● **Task instructions**: Using the records below, quote only the span that opens with the line containing "Keep writing the" and closes with the line containing "done.set_sharp_from_angle(angle=SHARP)", exactly and inclusively.

● **The input**:
####################

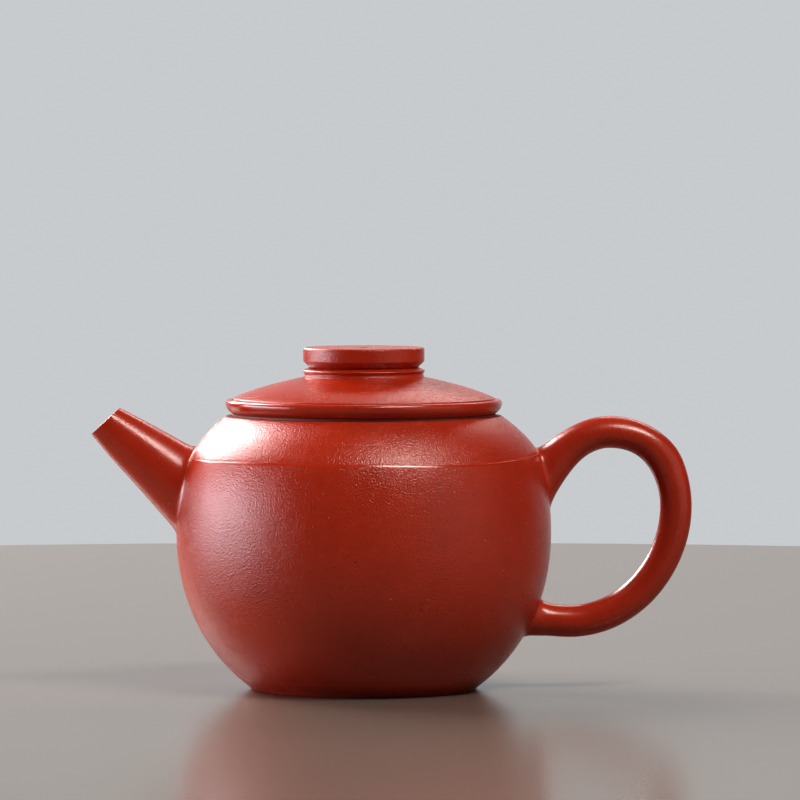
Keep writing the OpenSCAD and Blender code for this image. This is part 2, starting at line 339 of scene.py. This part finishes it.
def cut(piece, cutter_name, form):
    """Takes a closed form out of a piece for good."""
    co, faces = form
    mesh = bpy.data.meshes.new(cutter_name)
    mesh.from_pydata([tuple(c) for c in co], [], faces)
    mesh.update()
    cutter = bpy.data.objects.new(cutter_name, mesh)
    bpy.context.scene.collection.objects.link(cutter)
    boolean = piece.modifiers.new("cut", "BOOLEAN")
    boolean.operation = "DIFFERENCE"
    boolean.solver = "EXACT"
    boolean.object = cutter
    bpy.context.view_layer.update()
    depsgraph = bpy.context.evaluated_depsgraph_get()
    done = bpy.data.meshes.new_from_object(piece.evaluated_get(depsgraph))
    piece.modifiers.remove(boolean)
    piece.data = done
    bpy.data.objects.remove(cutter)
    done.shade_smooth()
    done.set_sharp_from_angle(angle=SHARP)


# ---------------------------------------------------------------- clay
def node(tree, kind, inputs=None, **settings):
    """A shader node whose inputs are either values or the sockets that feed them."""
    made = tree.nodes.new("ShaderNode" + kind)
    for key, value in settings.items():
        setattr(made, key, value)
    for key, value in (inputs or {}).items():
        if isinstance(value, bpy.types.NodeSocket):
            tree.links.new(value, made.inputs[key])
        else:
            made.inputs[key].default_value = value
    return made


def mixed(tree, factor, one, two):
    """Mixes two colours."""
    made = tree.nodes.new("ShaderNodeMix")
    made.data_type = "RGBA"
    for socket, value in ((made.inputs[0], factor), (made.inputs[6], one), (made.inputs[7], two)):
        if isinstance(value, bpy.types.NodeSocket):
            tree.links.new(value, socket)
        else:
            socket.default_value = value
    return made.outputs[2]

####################

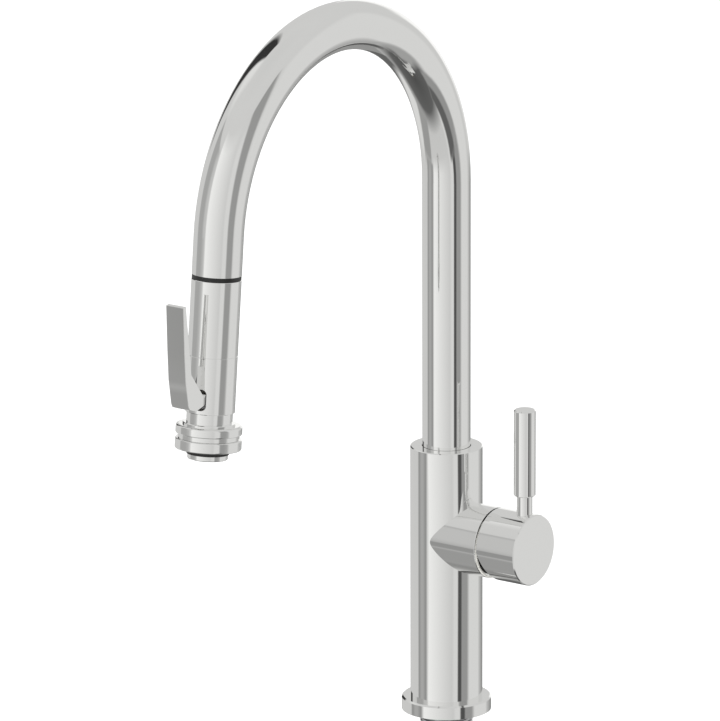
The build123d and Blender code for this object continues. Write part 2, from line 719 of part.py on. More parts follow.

####################

● **Right answer**:
Keep writing the OpenSCAD and Blender code for this image. This is part 2, starting at line 339 of scene.py. This part finishes it.
def cut(piece, cutter_name, form):
    """Takes a closed form out of a piece for good."""
    co, faces = form
    mesh = bpy.data.meshes.new(cutter_name)
    mesh.from_pydata([tuple(c) for c in co], [], faces)
    mesh.update()
    cutter = bpy.data.objects.new(cutter_name, mesh)
    bpy.context.scene.collection.objects.link(cutter)
    boolean = piece.modifiers.new("cut", "BOOLEAN")
    boolean.operation = "DIFFERENCE"
    boolean.solver = "EXACT"
    boolean.object = cutter
    bpy.context.view_layer.update()
    depsgraph = bpy.context.evaluated_depsgraph_get()
    done = bpy.data.meshes.new_from_object(piece.evaluated_get(depsgraph))
    piece.modifiers.remove(boolean)
    piece.data = done
    bpy.data.objects.remove(cutter)
    done.shade_smooth()
    done.set_sharp_from_angle(angle=SHARP)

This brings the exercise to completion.